Best to avoid UAE for a while. Fortunately, you can see pictures of their special building online, and probably could even see it from outside the country, since its viewable from 60 miles away.
chant/prayer/mantra: For the sake of the planet, may justice align with compassion and reason.
pax hominibus,
agape to all,
joel
Thursday, February 7, 2008
Awesome Article with Information I've Wanted to See for Quite Sometime
chant/prayer/mantra: For the Earth, our home, may we live always in such as way as to bless it.
pax hominibus,
agape to all,
joel
Labels: environment, politics
Tuesday, February 5, 2008
Desalinization, Media-Links Update
Also, during a read of the first chapter, I'm noting that if it takes ~7000kWh/AF (acre-feet*) of energy to desalinate sea water, that means if 7,500 AF/yr is about 7.16 million gallons/day, another approximation yields 1AF/yr ~~ 1000 gallons/day. This means that to make 1000 gallons per day would take 7000kWh. To make 1 gallon per day would take 7kWh, or the equivalent of 70 100 watt lightbulbs going for an hour. That's not as good as I'd hoped. I'm wondering if my figures are correct. This blurb from the article pretty much affirms my estimates:
For example, an estimated 50 million kWh/yr would be required for full-time operation of the City of Santa Barbara's desalination plant to produce 7,500 AF/yr of water. In contrast, the energy needed to pump 7,500 AF/yr of water from the Colorado River Aqueduct or the State Water Project to the Metropolitan Water District (MWD) of Southern California is 15 to 26 million kWh/yr. These energy requirements may be compared to the energy use of a small- to medium-sized industrial facility (such as a large refinery, small steel mill, or large computer center) which uses 75,000 to 100,000 kWh/yr.In any case, since lots of the places where desalinization could happen are on the ocean coastlines, and many have volcanos and hotsprings, the power for these operations could come from harnessing the tides, and from geothermal....
*Also after more research on acronymfinder and comparing measures, 1 acre-foot is approximately 325,000 gallons of water, and that's why one acre-foot/year is close to 1000 gallons/day.
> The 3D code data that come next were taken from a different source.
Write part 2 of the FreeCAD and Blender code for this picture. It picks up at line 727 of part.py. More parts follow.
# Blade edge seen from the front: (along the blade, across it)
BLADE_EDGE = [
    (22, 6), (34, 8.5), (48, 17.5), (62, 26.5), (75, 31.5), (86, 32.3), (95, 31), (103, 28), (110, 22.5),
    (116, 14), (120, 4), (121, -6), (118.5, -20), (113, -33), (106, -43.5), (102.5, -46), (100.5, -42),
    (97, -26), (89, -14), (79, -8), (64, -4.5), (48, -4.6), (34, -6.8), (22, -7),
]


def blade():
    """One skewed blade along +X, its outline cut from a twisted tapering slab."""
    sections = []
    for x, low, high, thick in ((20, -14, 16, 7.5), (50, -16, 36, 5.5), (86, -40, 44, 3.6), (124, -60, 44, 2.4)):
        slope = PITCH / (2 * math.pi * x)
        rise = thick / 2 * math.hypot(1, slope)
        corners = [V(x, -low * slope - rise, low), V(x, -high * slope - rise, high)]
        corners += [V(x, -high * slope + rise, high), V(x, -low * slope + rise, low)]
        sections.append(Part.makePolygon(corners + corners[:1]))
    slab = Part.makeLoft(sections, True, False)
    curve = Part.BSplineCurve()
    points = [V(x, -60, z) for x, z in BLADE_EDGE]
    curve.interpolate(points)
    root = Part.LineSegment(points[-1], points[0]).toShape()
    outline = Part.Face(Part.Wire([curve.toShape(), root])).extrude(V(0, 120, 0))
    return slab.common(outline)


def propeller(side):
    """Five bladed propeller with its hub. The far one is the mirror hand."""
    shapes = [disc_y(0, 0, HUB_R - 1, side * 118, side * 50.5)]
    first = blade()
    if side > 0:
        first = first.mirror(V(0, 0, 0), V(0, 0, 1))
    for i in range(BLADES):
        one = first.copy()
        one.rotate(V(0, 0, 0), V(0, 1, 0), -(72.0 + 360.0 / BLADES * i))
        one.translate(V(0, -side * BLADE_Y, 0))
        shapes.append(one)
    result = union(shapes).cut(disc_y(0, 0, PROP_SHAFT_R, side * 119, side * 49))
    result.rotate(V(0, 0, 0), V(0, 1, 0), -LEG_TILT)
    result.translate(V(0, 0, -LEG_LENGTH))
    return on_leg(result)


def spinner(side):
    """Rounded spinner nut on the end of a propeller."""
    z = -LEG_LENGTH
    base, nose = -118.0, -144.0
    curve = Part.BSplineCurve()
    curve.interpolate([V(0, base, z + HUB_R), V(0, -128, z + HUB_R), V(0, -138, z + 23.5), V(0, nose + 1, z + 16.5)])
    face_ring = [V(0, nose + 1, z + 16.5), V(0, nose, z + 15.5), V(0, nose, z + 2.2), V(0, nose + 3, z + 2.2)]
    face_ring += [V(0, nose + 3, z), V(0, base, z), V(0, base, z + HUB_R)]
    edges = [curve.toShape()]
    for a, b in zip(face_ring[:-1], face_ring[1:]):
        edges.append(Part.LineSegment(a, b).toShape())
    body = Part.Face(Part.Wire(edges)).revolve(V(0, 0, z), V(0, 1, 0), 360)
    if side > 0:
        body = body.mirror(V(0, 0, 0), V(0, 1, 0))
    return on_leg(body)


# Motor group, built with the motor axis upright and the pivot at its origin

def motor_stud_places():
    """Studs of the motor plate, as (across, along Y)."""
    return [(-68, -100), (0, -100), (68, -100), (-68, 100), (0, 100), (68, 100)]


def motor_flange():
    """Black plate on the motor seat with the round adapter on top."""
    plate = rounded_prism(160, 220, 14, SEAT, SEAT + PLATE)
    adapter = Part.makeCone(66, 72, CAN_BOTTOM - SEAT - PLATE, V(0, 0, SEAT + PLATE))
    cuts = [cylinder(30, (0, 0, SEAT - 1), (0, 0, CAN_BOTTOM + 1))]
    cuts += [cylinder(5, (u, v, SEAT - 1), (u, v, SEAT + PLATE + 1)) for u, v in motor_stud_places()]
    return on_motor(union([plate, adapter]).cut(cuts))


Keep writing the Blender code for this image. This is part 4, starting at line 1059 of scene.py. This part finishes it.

Also, I updated my mediareformlinks blog the other day with some good info. Check it if you want to have some good talking points on why media reform is important, or if you want to find out which major corporations own which of the mass media vehicles.
pax hominibus,
agape to all,
joel
Labels: desalinization, media
Burj Dubai - The New Tallest Building
The estimated cost of the building is supposedly less than $2 billion USD. Consider me amazed.
Kinda like the tower of babel maybe. Lots of concrete. Lots of hubris. When people are still starving around the world, why the taller and taller buildings, and the bigger and bigger boats?
Its interesting that such a large building would be getting built in the Persian Gulf.
Also of interest is that for far more than that price, the United States purchases airplanes for their military. In fact, the price of one single Stealth Bomber B-2 Spirit apparently runs at the same price as the world's largest building to be. That's a question of priorities, I suppose.
Truly staggering.
lyrics: Something by Dim Stars. Oops, now "Train kept a rolling all night long" by Dread Zeppelin.
colors: stealth-colored.
mood: shocked and awed.
chant/prayer/mantra: Bring it on home.